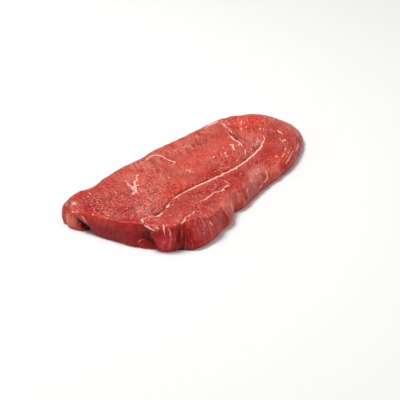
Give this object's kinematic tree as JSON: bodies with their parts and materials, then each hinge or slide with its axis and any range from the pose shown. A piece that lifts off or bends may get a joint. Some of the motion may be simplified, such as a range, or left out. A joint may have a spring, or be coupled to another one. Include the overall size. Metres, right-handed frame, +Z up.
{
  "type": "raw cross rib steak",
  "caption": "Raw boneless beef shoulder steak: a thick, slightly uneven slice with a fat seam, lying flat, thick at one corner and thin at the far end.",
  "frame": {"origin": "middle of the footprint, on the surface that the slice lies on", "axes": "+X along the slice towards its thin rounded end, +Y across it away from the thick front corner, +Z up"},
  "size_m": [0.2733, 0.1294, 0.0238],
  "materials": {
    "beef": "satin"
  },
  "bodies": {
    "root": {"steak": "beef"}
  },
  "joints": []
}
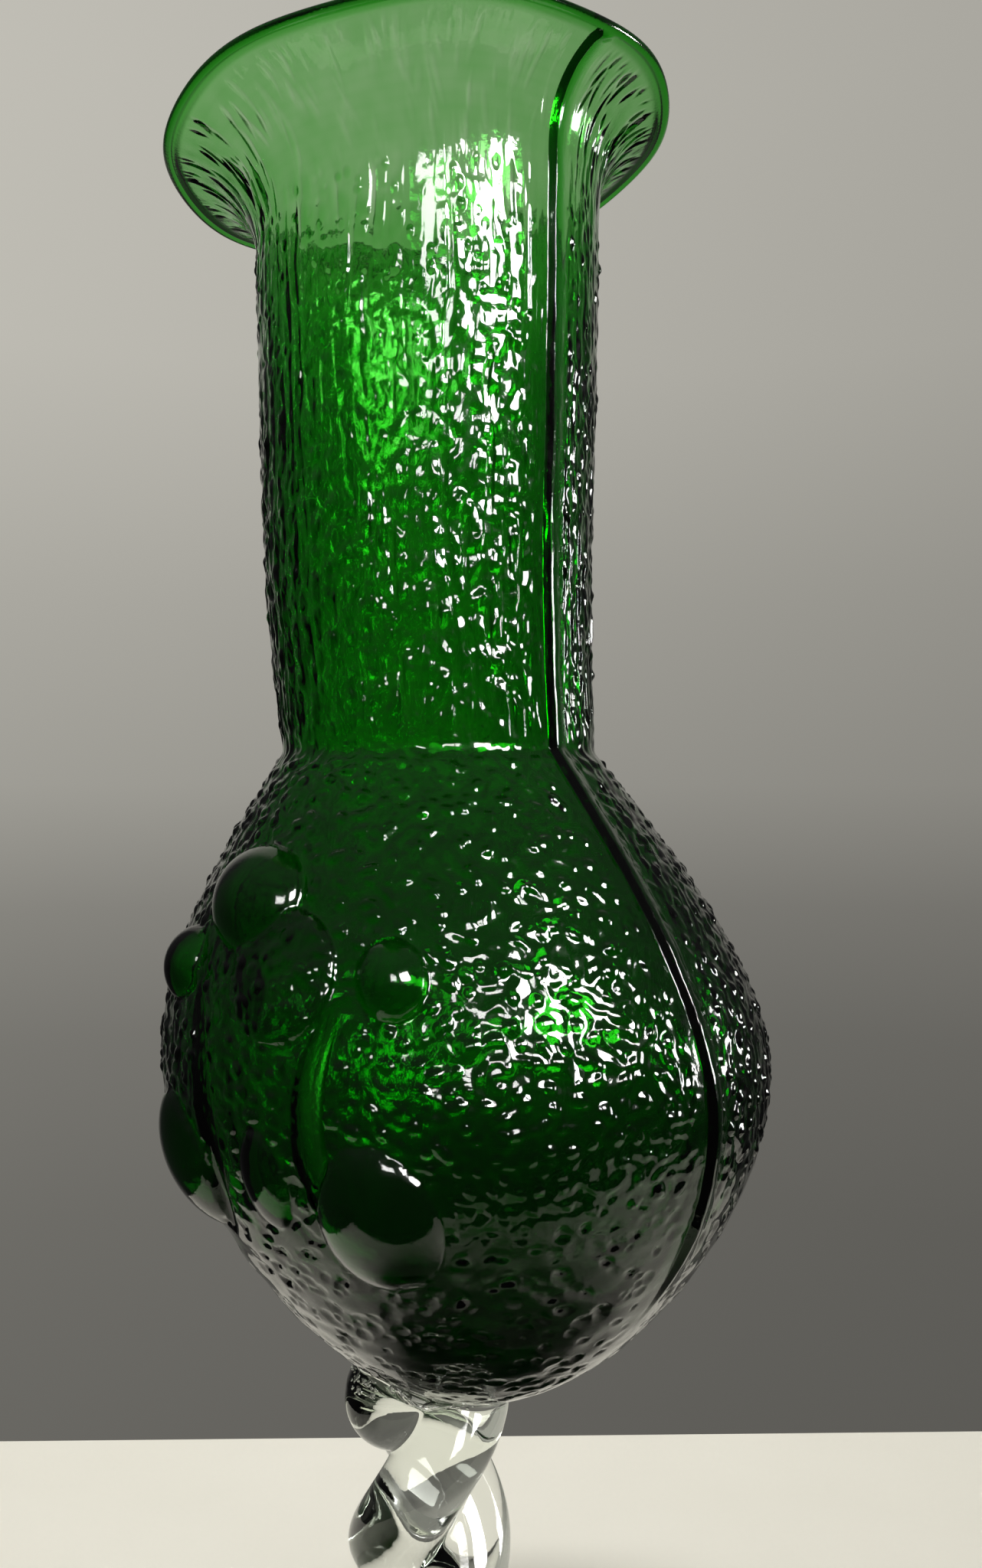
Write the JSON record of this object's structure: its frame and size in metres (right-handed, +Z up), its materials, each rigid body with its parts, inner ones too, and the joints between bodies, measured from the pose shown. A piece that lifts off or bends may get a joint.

What the task asks: Reproduce each line of the material above precisely.

Written response:
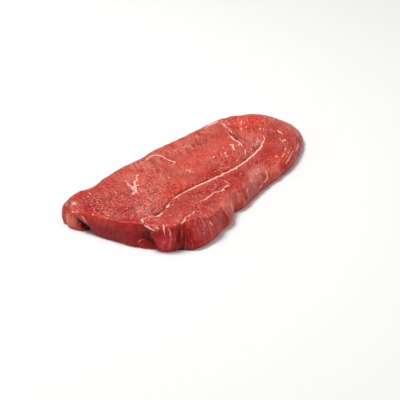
Give this object's kinematic tree as JSON: bodies with their parts and materials, then each hinge or slide with its axis and any range from the pose shown. A piece that lifts off or bends may get a joint. Some of the motion may be simplified, such as a range, or left out. A joint may have a spring, or be coupled to another one. Include the overall size. Metres, right-handed frame, +Z up.
{
  "type": "raw cross rib steak",
  "caption": "Raw boneless beef shoulder steak: a thick, slightly uneven slice with a fat seam, lying flat, thick at one corner and thin at the far end.",
  "frame": {"origin": "middle of the footprint, on the surface that the slice lies on", "axes": "+X along the slice towards its thin rounded end, +Y across it away from the thick front corner, +Z up"},
  "size_m": [0.2733, 0.1294, 0.0238],
  "materials": {
    "beef": "satin"
  },
  "bodies": {
    "root": {"steak": "beef"}
  },
  "joints": []
}
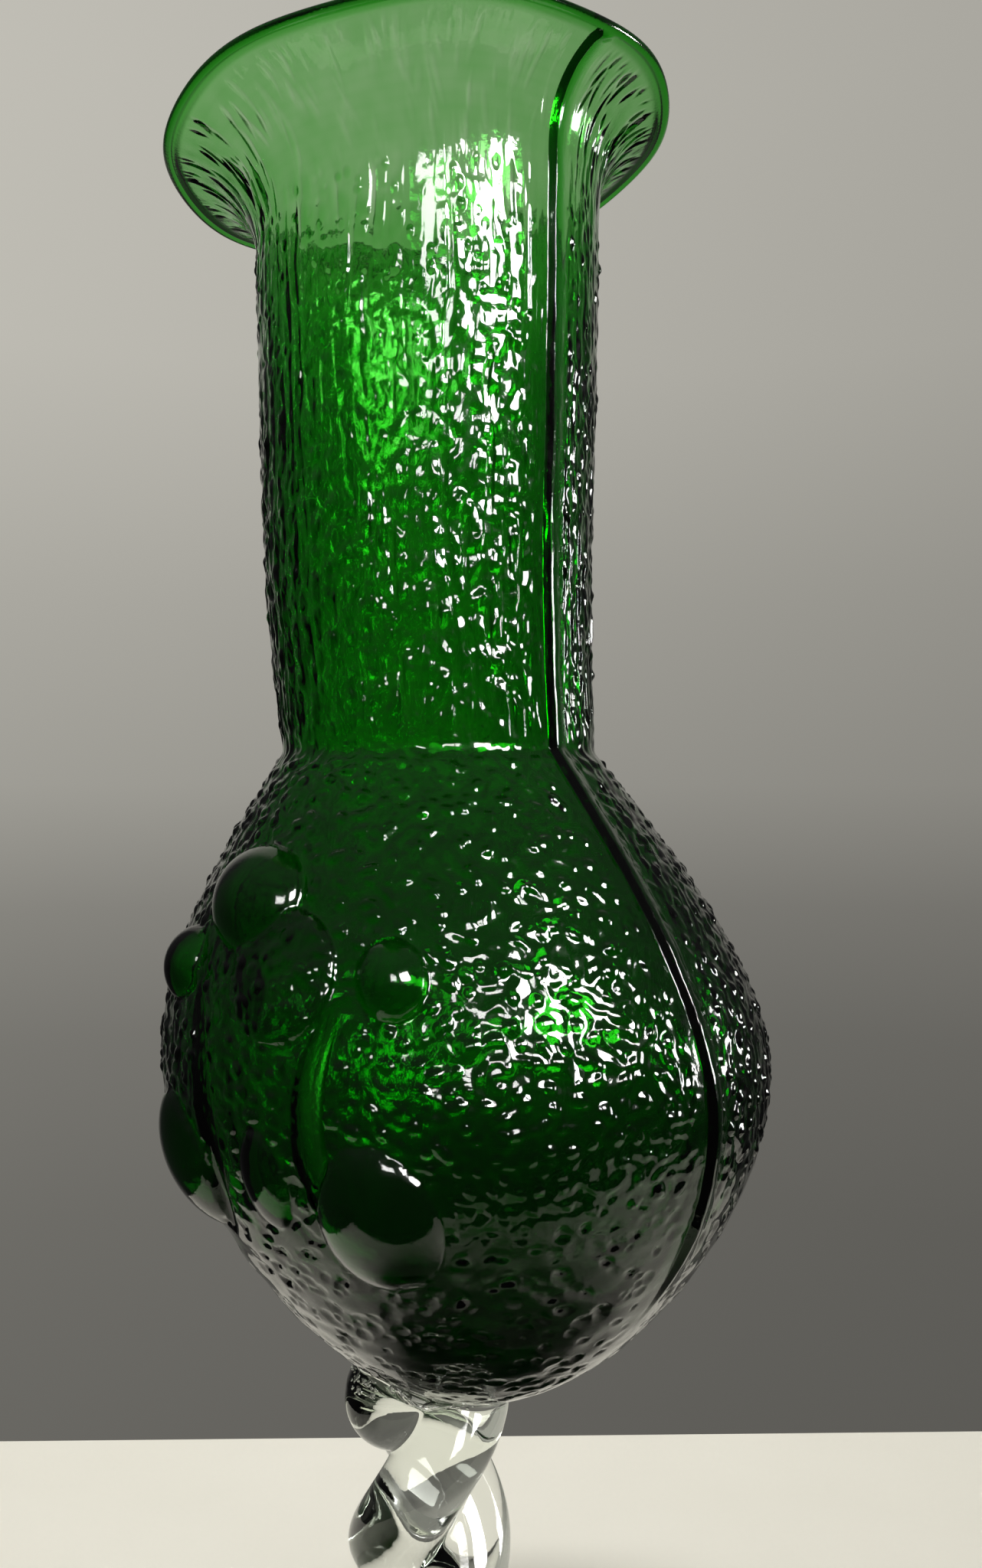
Write the JSON record of this object's structure: its frame and size in metres (right-handed, +Z up), its materials, each rigid body with its parts, inner ones too, and the joints between bodies, measured from the pose shown. A piece that lifts off or bends may get a joint.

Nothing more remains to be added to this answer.